Sobre a alvura dos desejos


          A vida, vez em quando, surpreende-nos com encontros inesperados, desejados ou não, mas sempre providenciais para avivar, ou despertar, a ideia de que não se pode esperar que tudo ocorra de forma literal e segura. É nesse olhar oculto que me amparo. Há tempos, tento garantir passagem pelos andaimes da palavra escrita, sem muito zelo, é verdade, porém com bastante esforço e dedicação. Sou pretensioso o suficiente para acreditar que consigo assombrar os leitores com frases disformes ou comparações que, de tão íngremes, torna-se praticamente impossível abrigar-se nelas. Então, do mesmo lugar de onde partem as metáforas, irrompe o acaso, esse vão que se abre e traga todas as expectativas humanas. 
          Sinto profunda admiração por aqueles que se resignam e se deixam levar pelas dores que a vida lhes oferece. Minha carne é parca demais para isso. Pouco afeito a sofrimentos, deixo que os momentos ditem as normas, pois o humano que ainda insiste em nós depende da satisfação dos desejos momentâneos, não os que são trabalhados ao longo da vida ou os que se derramam em propagandas de supermercado, mas o desejo que ocorre de súbito, na distração das horas; se assim agimos, sair de casa torna-se uma aventura, longe das atitudes ritualescas dos funcionários ou das inglórias investidas dos pregadores. 
          Os seres sobrevivem pela esperança de que, um dia, satisfarão suas necessidades intrínsecas, deixando de lado pudores tolos que apenas adiam, impedindo de encontrar a semovente fonte dos prazeres mais caros e, por isso mesmo, mais profanos.
          Se, em um dia em que tudo estivesse estático, sem vida, sobreviesse a intenção de convidar alguém para sair.
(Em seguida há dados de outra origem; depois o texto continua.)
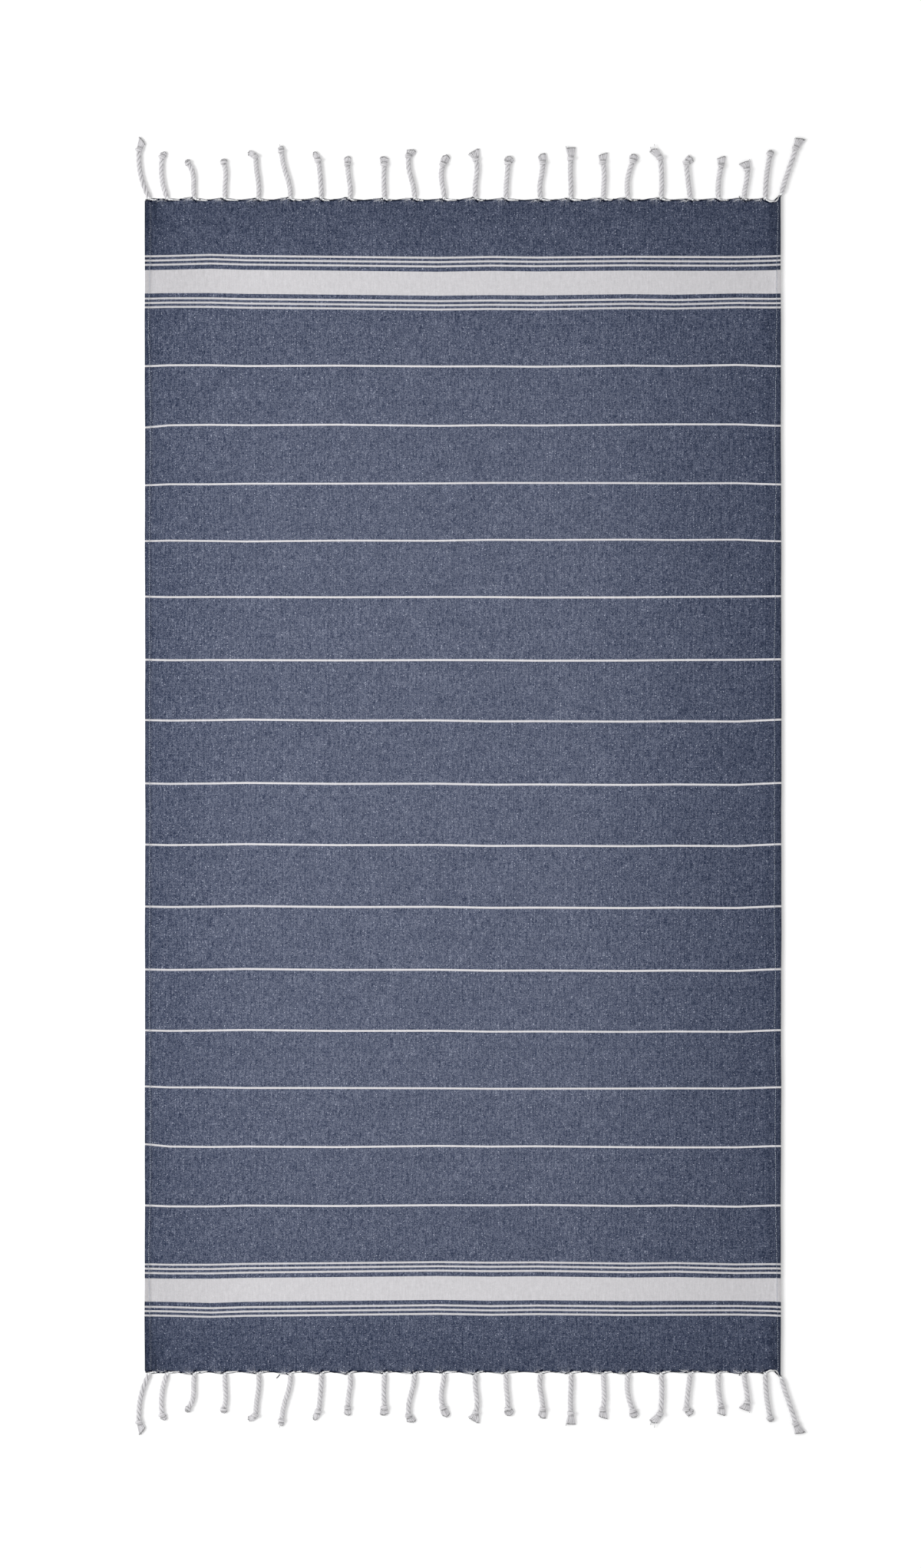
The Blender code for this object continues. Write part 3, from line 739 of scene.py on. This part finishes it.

Entanto, não quem mereça o título de alguém por pura indeterminação do sujeito, mas alguém que fizesse diferença por razão qualquer. E se, depois de uma longa e afetuosa conversa, um olhar antigo sobrepujasse um último reparo de formalidade. E se, dali por diante, os corpos espelhassem o alvor de sorrisos há muito íntimos demais. E se, pela brancura sem inocência posta em toques de ousadia, não houvesse mais necessidade de guarida em ironias e descasos que apenas dissimulariam a real intenção dos corpos. E se não fosse um erro, mas uma oração. 
          Quisera colher dos dias sonhos tão doirados quantos os sereníssimos cabelos do desejo. 
          Falta ao mundo a ousadia de sorrir durante os atos mais primitivos, a necessidade de ouvir obscenidades enquanto o amor segue livre, sem amarras, sem a garantia do dia seguinte, mas pleno de vitalidade, amparado pelo instante que fertiliza. 
          O desejo, pois, detém todas as cores. Assim sendo, vejo-o branco por ser a junção de tudo que habita o espectro. Ilusão ou não, o que importa é que, um dia, experimentamos. Satisfeitos, revitalizamos nossa humanidade na leve impressão de que hoje já não somos mais os mesmos; e, por mais que tentemos disfarçar, algum descompasso de gestos denunciará que, em algum momento, fomos escravos do desejo. 

4 comentários:

  1. O que dizer quando não há mais o que fazer?... (Sinval Farias)

    E o que fazer quando o que se tem pra dizer é a vontade de rever?
    - Apenas diga!
    O tempo se encaregará de mostrar, mesmo no silêncio, o desejo do reencontro.